Understanding a Display's Contrast Ratio - dummies

Understanding a Display’s Contrast Ratio

By Danny Briere, Pat Hurley

The contrast ratio of a display measures how well a display can show both bright brights and nuanced darks. The contrast ratio may not be evident on TVs on a showroom floor (because the displays have their brightness cranked up), but displays should be capable of showing both dark and light scenes.

For example, with a good contrast ratio, you’ll be able to see the flash of the artillery in Saving Private Ryan — as well as the soldiers seeking cover in the shadows.

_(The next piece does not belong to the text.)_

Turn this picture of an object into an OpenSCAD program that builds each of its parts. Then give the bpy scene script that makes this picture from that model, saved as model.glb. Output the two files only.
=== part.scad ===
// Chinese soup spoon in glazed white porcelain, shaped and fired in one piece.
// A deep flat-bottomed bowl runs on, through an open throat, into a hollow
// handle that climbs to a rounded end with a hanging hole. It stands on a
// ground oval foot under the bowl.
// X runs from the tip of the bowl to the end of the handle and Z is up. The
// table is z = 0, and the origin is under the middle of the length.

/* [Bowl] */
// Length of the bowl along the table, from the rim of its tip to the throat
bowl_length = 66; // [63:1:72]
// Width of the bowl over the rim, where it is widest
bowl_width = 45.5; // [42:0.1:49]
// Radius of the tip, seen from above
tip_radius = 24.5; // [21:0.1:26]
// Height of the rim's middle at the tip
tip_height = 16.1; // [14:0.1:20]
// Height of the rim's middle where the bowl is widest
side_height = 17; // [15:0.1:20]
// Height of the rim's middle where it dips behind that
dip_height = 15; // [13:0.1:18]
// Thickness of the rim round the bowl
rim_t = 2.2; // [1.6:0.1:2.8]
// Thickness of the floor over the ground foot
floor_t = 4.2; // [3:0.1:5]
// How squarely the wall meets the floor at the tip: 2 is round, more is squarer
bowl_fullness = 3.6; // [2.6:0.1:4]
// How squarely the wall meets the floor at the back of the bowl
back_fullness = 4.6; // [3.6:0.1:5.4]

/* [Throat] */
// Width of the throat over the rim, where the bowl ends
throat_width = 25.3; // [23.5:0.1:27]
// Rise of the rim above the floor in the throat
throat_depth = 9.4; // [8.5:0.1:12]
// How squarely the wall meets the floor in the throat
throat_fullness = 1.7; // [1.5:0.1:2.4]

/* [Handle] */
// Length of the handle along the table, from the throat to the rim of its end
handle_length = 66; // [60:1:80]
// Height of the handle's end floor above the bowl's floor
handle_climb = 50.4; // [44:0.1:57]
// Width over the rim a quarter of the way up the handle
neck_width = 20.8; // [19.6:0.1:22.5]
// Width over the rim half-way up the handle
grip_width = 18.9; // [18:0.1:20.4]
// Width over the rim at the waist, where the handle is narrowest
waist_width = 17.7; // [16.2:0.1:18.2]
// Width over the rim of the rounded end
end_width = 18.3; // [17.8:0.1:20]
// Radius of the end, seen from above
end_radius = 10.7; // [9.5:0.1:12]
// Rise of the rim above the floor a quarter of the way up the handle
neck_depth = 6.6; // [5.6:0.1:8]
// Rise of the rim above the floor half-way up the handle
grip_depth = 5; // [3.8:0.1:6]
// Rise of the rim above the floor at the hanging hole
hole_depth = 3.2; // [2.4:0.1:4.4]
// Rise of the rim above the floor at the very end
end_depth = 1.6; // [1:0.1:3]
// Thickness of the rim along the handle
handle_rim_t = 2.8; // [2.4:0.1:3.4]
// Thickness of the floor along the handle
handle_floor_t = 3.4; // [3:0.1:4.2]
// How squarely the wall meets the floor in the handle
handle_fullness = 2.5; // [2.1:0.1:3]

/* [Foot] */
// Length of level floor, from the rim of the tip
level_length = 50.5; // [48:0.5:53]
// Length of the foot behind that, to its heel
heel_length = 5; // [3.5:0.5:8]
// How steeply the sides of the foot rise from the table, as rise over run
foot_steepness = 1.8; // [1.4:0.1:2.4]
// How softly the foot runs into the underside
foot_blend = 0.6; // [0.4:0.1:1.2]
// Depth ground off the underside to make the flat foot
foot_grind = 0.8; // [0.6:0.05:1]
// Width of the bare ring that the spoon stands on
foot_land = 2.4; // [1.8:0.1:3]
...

Keep the following tips (regarding contrast ratio) in mind when shopping for a display:

  • You’ll see the contrast ratio listed as a numeric ratio, something like 1000:1, representing the whitest white compared to the blackest black.

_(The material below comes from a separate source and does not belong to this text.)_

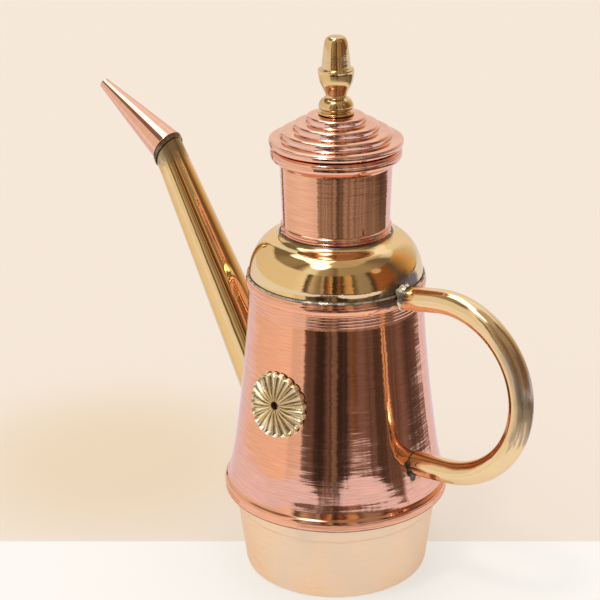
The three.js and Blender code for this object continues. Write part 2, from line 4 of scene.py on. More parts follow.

  • Typically, direct-view (tube) displays and projector systems that use CRTs have the highest contrast ratios, whereas systems that use plasma or LCD technologies have the lowest.

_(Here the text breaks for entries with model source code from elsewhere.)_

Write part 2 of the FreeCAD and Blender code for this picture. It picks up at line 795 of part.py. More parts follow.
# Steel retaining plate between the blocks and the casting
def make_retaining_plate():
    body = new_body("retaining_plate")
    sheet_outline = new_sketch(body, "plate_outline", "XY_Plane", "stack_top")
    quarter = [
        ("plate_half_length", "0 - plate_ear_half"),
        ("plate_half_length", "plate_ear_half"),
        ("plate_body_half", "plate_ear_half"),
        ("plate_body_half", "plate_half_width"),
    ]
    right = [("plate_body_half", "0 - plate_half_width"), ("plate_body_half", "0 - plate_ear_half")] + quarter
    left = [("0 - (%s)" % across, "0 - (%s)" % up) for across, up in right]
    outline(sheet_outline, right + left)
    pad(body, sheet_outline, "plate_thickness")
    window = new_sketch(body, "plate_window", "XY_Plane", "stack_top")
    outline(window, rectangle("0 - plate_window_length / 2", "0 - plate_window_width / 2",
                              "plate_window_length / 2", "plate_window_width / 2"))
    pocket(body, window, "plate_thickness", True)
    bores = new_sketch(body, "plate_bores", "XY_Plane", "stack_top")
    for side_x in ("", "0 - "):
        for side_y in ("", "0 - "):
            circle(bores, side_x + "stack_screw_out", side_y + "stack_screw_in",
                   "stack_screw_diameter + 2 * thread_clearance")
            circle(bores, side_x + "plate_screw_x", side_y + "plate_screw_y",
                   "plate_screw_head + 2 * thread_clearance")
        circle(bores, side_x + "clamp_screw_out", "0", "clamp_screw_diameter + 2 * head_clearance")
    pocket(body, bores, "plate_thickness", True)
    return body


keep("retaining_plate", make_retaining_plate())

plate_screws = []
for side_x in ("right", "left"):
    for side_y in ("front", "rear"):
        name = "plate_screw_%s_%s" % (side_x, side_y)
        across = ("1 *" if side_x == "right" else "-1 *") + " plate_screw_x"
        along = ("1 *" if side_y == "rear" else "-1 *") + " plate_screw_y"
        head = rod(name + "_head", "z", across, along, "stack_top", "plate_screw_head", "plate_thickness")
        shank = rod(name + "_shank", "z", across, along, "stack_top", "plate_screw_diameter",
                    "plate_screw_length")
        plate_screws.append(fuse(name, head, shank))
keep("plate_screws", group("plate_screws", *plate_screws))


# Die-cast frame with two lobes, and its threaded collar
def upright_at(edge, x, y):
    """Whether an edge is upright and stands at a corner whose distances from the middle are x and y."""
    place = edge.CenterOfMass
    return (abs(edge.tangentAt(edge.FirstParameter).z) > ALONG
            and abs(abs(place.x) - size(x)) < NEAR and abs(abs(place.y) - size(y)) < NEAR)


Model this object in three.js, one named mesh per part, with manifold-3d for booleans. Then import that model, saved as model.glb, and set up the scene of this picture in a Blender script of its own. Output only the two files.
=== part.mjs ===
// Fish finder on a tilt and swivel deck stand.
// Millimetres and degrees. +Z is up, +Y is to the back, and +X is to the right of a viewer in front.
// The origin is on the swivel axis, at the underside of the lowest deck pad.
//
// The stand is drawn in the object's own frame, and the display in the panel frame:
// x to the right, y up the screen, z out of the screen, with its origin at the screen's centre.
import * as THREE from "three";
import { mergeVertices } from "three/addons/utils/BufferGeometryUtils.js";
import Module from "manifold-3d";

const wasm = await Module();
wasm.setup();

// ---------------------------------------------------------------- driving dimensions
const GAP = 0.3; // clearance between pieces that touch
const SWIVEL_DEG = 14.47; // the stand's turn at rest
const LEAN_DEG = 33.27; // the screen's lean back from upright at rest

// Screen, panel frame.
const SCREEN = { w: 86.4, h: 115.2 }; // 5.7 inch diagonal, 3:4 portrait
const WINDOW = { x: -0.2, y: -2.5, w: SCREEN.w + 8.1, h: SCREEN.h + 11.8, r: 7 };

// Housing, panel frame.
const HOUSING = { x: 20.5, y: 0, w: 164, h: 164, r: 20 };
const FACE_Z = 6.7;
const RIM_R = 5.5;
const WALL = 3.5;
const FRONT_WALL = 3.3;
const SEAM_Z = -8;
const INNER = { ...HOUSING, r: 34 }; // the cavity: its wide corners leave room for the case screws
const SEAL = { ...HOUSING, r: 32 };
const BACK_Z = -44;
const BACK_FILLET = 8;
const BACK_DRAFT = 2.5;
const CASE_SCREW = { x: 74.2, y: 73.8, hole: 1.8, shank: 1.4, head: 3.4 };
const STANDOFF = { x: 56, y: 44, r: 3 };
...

  • When it comes to contrast ratio, a higher ratio is better.

There isn’t a standardized, approved way of measuring contrast ratios, so one manufacturer’s 800:1 may not be the same as another’s. You need to rely on magazine and online reviews and use your own eyes in a thorough test drive at a dealer’s showroom. You might want to look for reviews that include a professional calibration of the display, because that shows the display’s true capabilities. When you do a test drive, use some of your own DVDs that you know well.